◆ **SHORT PROBLEM**: Begin at the line containing "for node in" and stop at the line containing "YAW, PITCH = math.radians(7.5), math.radians(10.6)"; copy those lines exactly, ends included, and nothing else.

◆ **GIVEN INFORMATION**:
>> Begin
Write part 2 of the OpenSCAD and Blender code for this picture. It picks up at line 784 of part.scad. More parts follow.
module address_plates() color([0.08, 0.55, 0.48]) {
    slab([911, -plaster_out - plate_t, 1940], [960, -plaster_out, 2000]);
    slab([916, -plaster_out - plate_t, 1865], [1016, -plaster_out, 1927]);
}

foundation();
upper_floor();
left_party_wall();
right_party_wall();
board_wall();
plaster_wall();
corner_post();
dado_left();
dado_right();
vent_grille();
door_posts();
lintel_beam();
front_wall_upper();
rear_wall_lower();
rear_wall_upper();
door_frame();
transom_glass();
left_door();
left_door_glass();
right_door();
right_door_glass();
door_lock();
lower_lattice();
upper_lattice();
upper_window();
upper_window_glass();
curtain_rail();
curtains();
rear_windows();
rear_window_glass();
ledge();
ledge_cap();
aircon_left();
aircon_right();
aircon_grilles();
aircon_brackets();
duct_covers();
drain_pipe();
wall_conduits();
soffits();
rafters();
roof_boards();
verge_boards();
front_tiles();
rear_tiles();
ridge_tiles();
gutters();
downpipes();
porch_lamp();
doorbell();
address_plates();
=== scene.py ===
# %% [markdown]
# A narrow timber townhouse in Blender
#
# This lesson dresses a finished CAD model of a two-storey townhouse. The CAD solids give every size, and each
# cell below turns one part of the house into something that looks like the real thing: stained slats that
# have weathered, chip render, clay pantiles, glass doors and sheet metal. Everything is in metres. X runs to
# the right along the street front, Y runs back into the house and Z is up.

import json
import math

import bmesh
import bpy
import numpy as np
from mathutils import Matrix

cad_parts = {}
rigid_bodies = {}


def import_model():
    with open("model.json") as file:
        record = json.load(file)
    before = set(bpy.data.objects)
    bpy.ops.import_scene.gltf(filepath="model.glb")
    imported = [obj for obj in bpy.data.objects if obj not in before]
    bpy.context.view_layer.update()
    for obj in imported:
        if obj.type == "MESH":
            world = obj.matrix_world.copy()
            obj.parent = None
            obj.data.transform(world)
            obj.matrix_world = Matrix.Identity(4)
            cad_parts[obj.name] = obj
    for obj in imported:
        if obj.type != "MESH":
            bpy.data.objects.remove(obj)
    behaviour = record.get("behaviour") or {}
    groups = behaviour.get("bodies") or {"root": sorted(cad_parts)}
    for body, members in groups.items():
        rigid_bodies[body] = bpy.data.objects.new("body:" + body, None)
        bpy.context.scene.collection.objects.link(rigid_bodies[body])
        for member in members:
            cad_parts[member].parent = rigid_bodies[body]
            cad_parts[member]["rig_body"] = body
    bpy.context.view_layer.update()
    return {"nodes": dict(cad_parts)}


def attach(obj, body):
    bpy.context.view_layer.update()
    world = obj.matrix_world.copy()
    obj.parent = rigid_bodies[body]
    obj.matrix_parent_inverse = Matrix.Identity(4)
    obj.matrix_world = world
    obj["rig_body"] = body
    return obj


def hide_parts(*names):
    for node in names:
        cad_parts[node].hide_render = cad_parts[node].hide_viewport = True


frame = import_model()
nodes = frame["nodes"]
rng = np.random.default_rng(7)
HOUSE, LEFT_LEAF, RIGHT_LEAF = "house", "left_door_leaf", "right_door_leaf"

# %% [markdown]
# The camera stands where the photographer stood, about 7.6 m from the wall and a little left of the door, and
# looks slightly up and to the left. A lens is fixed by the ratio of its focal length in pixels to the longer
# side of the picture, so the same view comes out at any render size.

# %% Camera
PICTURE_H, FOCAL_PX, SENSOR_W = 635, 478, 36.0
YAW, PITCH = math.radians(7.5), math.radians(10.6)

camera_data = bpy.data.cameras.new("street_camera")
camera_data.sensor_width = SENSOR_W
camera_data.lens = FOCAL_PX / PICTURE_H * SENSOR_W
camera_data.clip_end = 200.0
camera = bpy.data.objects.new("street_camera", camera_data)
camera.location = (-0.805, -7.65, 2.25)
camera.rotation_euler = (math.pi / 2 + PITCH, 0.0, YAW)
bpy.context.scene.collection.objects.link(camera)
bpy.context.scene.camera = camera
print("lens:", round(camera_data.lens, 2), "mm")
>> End
◆ **EXERCISE OUTPUT**:
    for node in names:
        cad_parts[node].hide_render = cad_parts[node].hide_viewport = True


frame = import_model()
nodes = frame["nodes"]
rng = np.random.default_rng(7)
HOUSE, LEFT_LEAF, RIGHT_LEAF = "house", "left_door_leaf", "right_door_leaf"

# %% [markdown]
# The camera stands where the photographer stood, about 7.6 m from the wall and a little left of the door, and
# looks slightly up and to the left. A lens is fixed by the ratio of its focal length in pixels to the longer
# side of the picture, so the same view comes out at any render size.

# %% Camera
PICTURE_H, FOCAL_PX, SENSOR_W = 635, 478, 36.0
YAW, PITCH = math.radians(7.5), math.radians(10.6)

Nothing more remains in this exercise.